Beginning with the first line of the data below, extract each line up to and including the one containing "return np.stack([across - right". Copy them exactly and add nothing.

#####

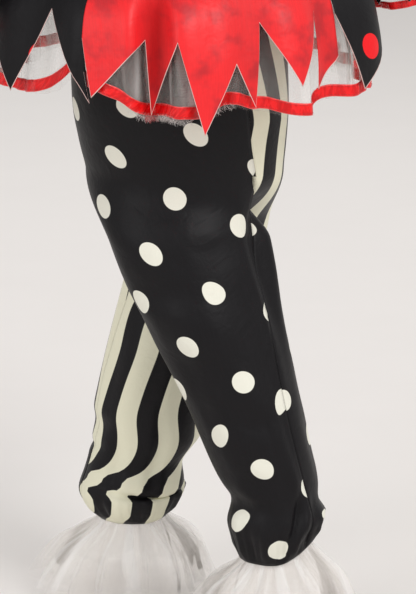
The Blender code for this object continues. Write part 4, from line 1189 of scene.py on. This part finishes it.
def along_grain(cut, drift, tilt=0.0):
    """The cut with the grain drawn straight, and its cross threads level."""
    drifted, right_across, right_down, left_across, left_down = read(drift, cut[..., 1])
    across = cut[..., 0] - drifted
    right = ease((across - FOLD_START) / FOLD_WIDTH)
    left = ease((-across - FOLD_START) / FOLD_WIDTH)
    down = cut[..., 1] + tilt * across + right * right_down + left * left_down
    return np.stack([across - right * right_across - left * left_across, down], -1)


# Even stripes along the cloth, half of each pair covered
STRIPES, given, outer = new_group("printed stripes", ("Stripe",), Width=0.020)
tree, width = STRIPES, given["Width"]
across = add_node(tree, "ShaderNodeSeparateXYZ", Vector=given["Cut"]).outputs[0]
half = maths(tree, "MULTIPLY", width, 0.5)
low, high = (maths(tree, way, half, PRINT_EDGE) for way in ("SUBTRACT", "ADD"))
feed(tree, outer, Stripe=ramped(tree, maths(tree, "PINGPONG", across, width), low, high))


def striped(tree, cut, paint):
    bars = use_group(tree, STRIPES, placed(tree, cut, -STRIPE / 2), Width=STRIPE)
    return blend_colours(tree, bars["Stripe"], paint, CREAM_STRIPE)


cream_dots = spotted(CREAM, CREAM_DOTS_APART, CREAM_DOT, CREAM_DOTS_START)
dot_print = satin("black satin with cream dots", "black_cream_dots", *black, print_on=cream_dots)
stripe_print = satin("cream and black striped satin", "black_cream_stripes", *black, print_on=striped)
for table, creases, side, word, finish, drift, tilt in (
    (LEG_DOTTED, FOLDS_DOTTED, -1, "dotted", dot_print, GRAIN_DOTTED, DOTTED_TILT),
    (LEG_STRIPED, FOLDS_STRIPED, 1, "striped", stripe_print, GRAIN_STRIPED, 0),
):
    grid = trouser_grid(table, creases, side)
    for step, part, grain in ((-1, "front", FRONT_GRAIN_COLUMN), (1, "back", BACK_GRAIN_COLUMN)):
        rows = trouser_piece(grid, side, step)
        cut = flat_cut(rows, grain)
        if part == "front":
            cut = along_grain(cut, drift, tilt)
        elif word == "dotted":
            cut = along_grain(cut, GRAIN_DOTTED_BACK) + (0, BACK_CUT_LOWER)
        node = f"trouser_{part}_{word}"
        piece = sew_cloth(node, "satin", rows, cut, finish, turned=side * step < 0)

# ----------------------------------------
# Ankle ruffles: three layers of soft cream tulle for each leg, raw at their lower edges.
# They are gathered together and sewn into the hem of the trousers.
RUFFLE = (  # height above its hem, radius, wave depth
    (0.000, 0.080, 0.0110), (0.022, 0.073, 0.0105), (0.045, 0.060, 0.0085),
    (0.061, 0.0410, 0.0032), (0.070, 0.0339, 0.0), (0.076, 0.0338, 0.0), (0.082, 0.0338, 0.0),
)
RUFFLE_HEM = 0.014
RUFFLE_HEIGHT = 0.082
RUFFLE_COLUMNS = 300
RUFFLE_ROWS = 26
RUFFLE_LIFT = 0.006
CRUSHED = 0.005
PUFFED = 0.010
FLARE_ANGLE = -105
LAYERS_APART = 0.0006
TULLE_LAYERS = (  # name, waves, inset at the hem, phase, length left off
    ("outer", 10, 0.0000, 0.0, 0.000),
    ("middle", 13, 0.0060, 0.9, 0.003),
    ("inner", 9, 0.0130, 2.1, 0.001),
)
TULLE_COLOUR = (1.0, 0.94, 0.88)

tulle = net("soft cream tulle", TULLE_COLOUR, 0.0011, 0.00026, 0.26, 0.07, 0.22, 0.6)
turn = 2 * math.pi * np.arange(RUFFLE_COLUMNS) / RUFFLE_COLUMNS
angle = np.degrees(turn)
for table, word, side, phase, flare in (
    (LEG_DOTTED, "dotted", -1, 0.4, 0.006),
    (LEG_STRIPED, "striped", 1, 1.9, 0.020),
):
    x, y = read(table, TROUSER_HEM)[:2]
    for layer, waves, inset, start, short in TULLE_LAYERS:
        rows = []
        for rise in np.linspace(RUFFLE_HEIGHT, short, RUFFLE_ROWS):
            radius, depth = read(RUFFLE, rise)
            low = 1 - rise / RUFFLE_HEIGHT
            wave = depth * np.sin(waves * turn + phase + start + 0.6 * np.sin(2 * turn + start))
            crushed = CRUSHED * ripples(angle, rise, 0.018, 30.0 + waves)
            puffed = ripples(angle, 0.6 * rise, 0.042, 40.0 + waves + side)
            reach = radius + wave + low * (crushed + PUFFED * puffed - inset)
            reach = reach - LAYERS_APART * (waves - 9) / 4
            reach = reach + flare * low * ease(np.cos(turn - math.radians(FLARE_ANGLE)))
            lift = RUFFLE_LIFT * np.sin(3 * turn + phase) * low + 0.005 * low * puffed
            lift = np.maximum(lift, -0.004) + hem_rise(angle, side) * (1 - low) ** 1.5
            rows.append(at(x + reach * np.sin(turn), y - reach * np.cos(turn), RUFFLE_HEM + rise + lift))
        rows = np.array(rows)
        worn = np.broadcast_to(np.linspace(0, 1, RUFFLE_ROWS)[:, None] ** 2, rows.shape[:2])
        node, cut = "ankle_ruffle_" + word, gathered_cut(rows)
        piece = sew_cloth(node, layer, rows, cut, tulle, loop=True, wall=0, raw_edge=worn)

# ----------------------------------------
# Camera, lights and floor: a long lens a little above the costume, three large soft lamps
# and a plain pale studio floor.
CAMERA_PLACE = (-0.7993, -3.0986, 0.1758)
CAMERA_TURN = -15.0
CAMERA_DIP = 13.73
LENS = 196.97
LAMPS_AIM = (0.0, 0.0, -0.5)
WALL_LIGHT = (1.0, 0.99, 0.985, 1.0)
WALL_STRENGTH = 0.66
FLOOR_LEVEL = -0.9405
FLOOR_CORNERS = ((-14, -8), (14, -8), (14, 24), (-14, 24))
PAPER = (0.80, 0.770, 0.745)
PAPER_PALE = (0.82, 0.790, 0.765)


def stand(name, data, place):
    thing = bpy.data.objects.new(name, data)
    thing.location = place
    scene.collection.objects.link(thing)
    return thing


camera_data = bpy.data.cameras.new("camera")
camera_data.lens = LENS
camera_data.sensor_width = 36.0
camera_data.clip_end = 60.0
scene.camera = stand("camera", camera_data, CAMERA_PLACE)
scene.camera.rotation_euler = (math.radians(90 - CAMERA_DIP), 0, math.radians(CAMERA_TURN))

for name, place, size, power in (
    ("key lamp", (1.3, -2.7, 2.0), 1.3, 62.0),
    ("fill lamp", (-2.4, -1.6, 0.9), 1.8, 20.0),
    ("back lamp", (0.6, 2.4, 1.8), 1.8, 20.0),
):
    lamp_data = bpy.data.lights.new(name, "AREA")
    lamp_data.size = size
    lamp_data.energy = power
    lamp = stand(name, lamp_data, place)
    lamp.rotation_euler = (Vector(LAMPS_AIM) - lamp.location).to_track_quat("-Z", "Y").to_euler()

scene.world = bpy.data.worlds.new("studio")
scene.world.use_nodes = True
walls = scene.world.node_tree
feed(walls, walls.nodes["Background"], Color=WALL_LIGHT, Strength=WALL_STRENGTH)
scene.view_settings.view_transform = "Standard"

paper, tree, surface = new_finish("studio paper")
fibres = cloud(tree, add_node(tree, "ShaderNodeTexCoord").outputs["Object"], 9.0, 3.0)[0]
pale = blend_colours(tree, fibres, PAPER, PAPER_PALE)
feed(tree, surface, Base_Color=pale, Roughness=0.9, Specular_IOR_Level=0.1)
floor_mesh = bpy.data.meshes.new("studio_floor")
floor_mesh.from_pydata([(x, y, FLOOR_LEVEL) for x, y in FLOOR_CORNERS], [], [(0, 1, 2, 3)])
floor_mesh.materials.append(paper)
stand("studio_floor", floor_mesh, (0, 0, 0))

#####

• **ANSWER TO THE EXERCISE**
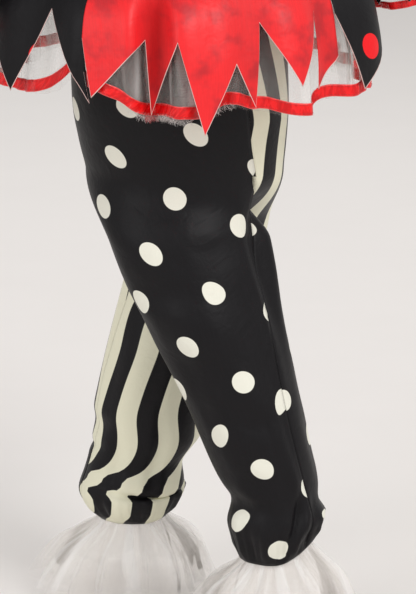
The Blender code for this object continues. Write part 4, from line 1189 of scene.py on. This part finishes it.
def along_grain(cut, drift, tilt=0.0):
    """The cut with the grain drawn straight, and its cross threads level."""
    drifted, right_across, right_down, left_across, left_down = read(drift, cut[..., 1])
    across = cut[..., 0] - drifted
    right = ease((across - FOLD_START) / FOLD_WIDTH)
    left = ease((-across - FOLD_START) / FOLD_WIDTH)
    down = cut[..., 1] + tilt * across + right * right_down + left * left_down
    return np.stack([across - right * right_across - left * left_across, down], -1)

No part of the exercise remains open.